Driving. When I listen to this song, “Abide,” I am reminded of the image that my mind put together while I made my way to meet the guys from This Mountain in their practice space, located in a house that four of them share. Images. This is a more accurate statement to set up what my experience was like. I made my way around Boone Lake in Johnson City, TN to see the frame by frame documentation of my evening. I arrived at a house settled on the corner of a road, a stones throw from the lake I had just enircled. I entered through a rear door that radiated waves of serenity across my body and into the atmosphere. These same waves travelled invisibly, particle to particle, vibrating, merging with the wind. Thoughts and feelings became manna for the world. Ideas made manifest through movement.
The song they played for me is called “Abide.” It can be summed up by one line from a verse. “The Universe has spoken. I must abide.” The implications in these few words seem uncontainable, immense, intense, indefinite, undeniably romantic, and to me they are beyond comprehension. The song made me want to dance. It made me want to shake a tambourine! I sang along as loud as I could inside my head because I didn’t know all the lyrics, but I caught on fairly quick. A true sign of a good, far reaching, class transcendent song is the appeal to movement. The field recording that I did doesn’t do it justice at all, but it definitely goes down in my book as one of those songs that just makes you want to move. And when they finished, I felt involved. Being obliged the chance to listen in this intimate setting, in the practice space where the veils of a stage don’t exist and the truth of each member becomes evident as they are obliged to play from their heart, I became part of the moment.
A few days later I had the opportunity to meet back up with the guys for some photos and an interview. It was just as fun to say the least. They are so friendly and capable of inviting in their neighbors for coffee and conversation at the drop of a hat. This is a great characteristic for a single individual to have. Just imagine visiting six of a similar disposition. All of them were so kind and generous. We journeyed to a different section of the house; on the wall were handmade paintings by friends, so they told me, a couple movie posters, and some band posters. We didn’t discuss the usual avenues of conversation that are covered during an interview, because I think the sound of their music does this for them. They are, as rhythm section, Andrew Gibbens once told me, “collaborative folk rock from Johnson City, TN.” Instead, I wanted them to tell me what it was like to be a band. But I requested that they help me journey, or guide me rather, into the band dynamic. I wanted to understand what it must be like to sustain a relationship such as this. So they took me into the rabbit hole, but unlike Alice, I wasn’t left to wander. I was lead in and back out by the sounds of their voices.
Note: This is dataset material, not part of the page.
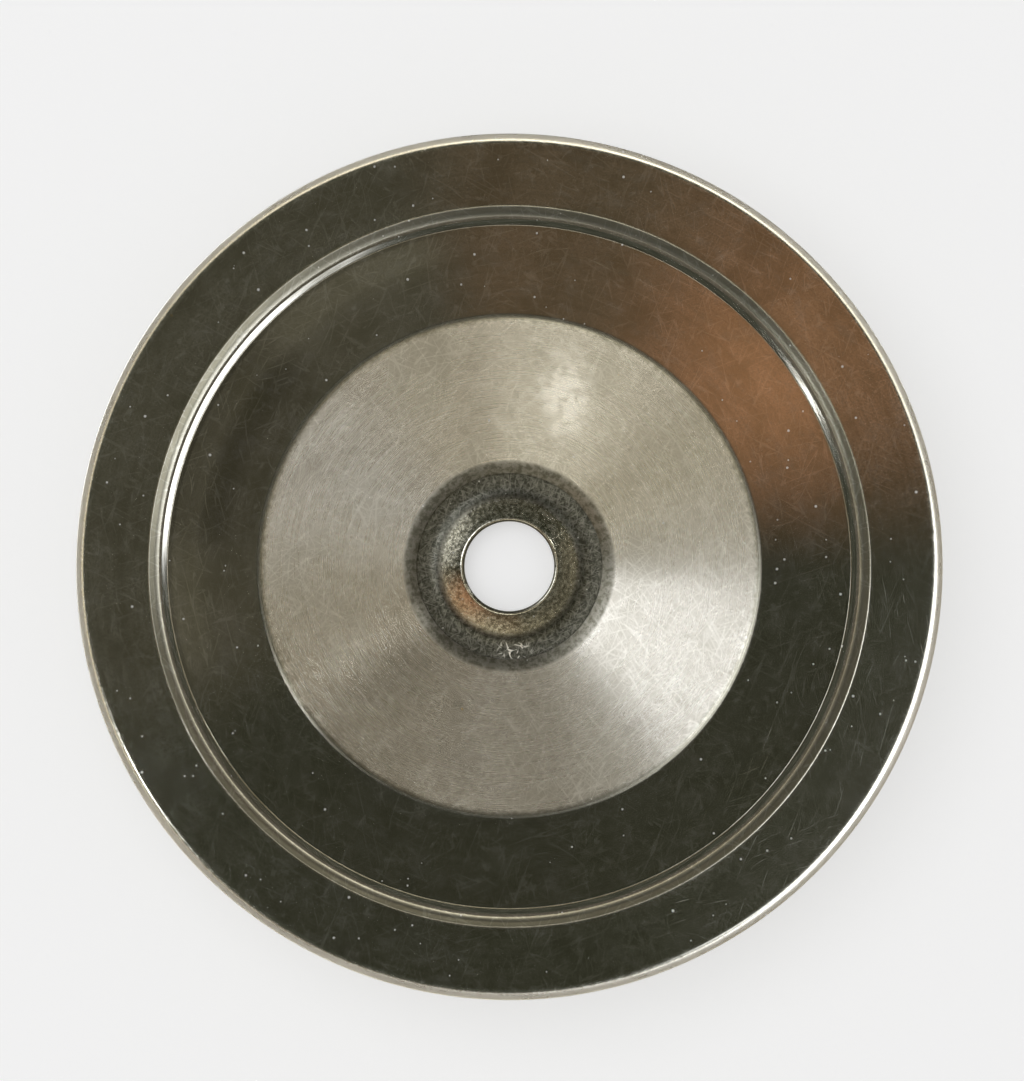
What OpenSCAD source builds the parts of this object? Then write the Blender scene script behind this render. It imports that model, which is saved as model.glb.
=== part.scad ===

The openness of this question was undoubtedly something they were used to encountering. They didn’t hesitate at all to begin bouncing ideas off each other as they sifted the material like flour through a sieve. They all agreed that it was in part due to them having been able to mature through previous band experiences. Each of them had somehow been connected to the others, intertwined by the circles of musical intention. They all played in bands with at least one member of the band that also played in a band with other members in the past. Lead guitarist, Zach Chandley, said that he had been playing music since he was eleven years old and that this band was different than anything he had ever done. “There is constructive criticism for what doesn’t work and reinforcement for what does work. It is more personal,” he informed me with care and humility. To follow this, lead vocalist, Matt Martin described to me something that placed it all into perspective. With the words of a man that is used to communing with internal mountains he said, “We genuinely love each other. We want to live a happy full, vibrant life and we just happen to play music together.”
When I walked away from the meeting with these wonderful gentlemen I had a lighter heart and a more open mind toward the progression of music and the variations of band dynamic. It seems that sometimes our paths are intertwined and the universe has spoken. All we must do is abide in what is right. God is really a concept that extends beyond religious and philosophical beliefs. These guys all have their own ideals about existence and refuse to hurt each other with forceful rhetoric. Instead they fill the air with words of consolation and peace. Destiny seems very real in situations like this when you have the chance to hear passionate individuals discuss their vision of what has happened and what is happening.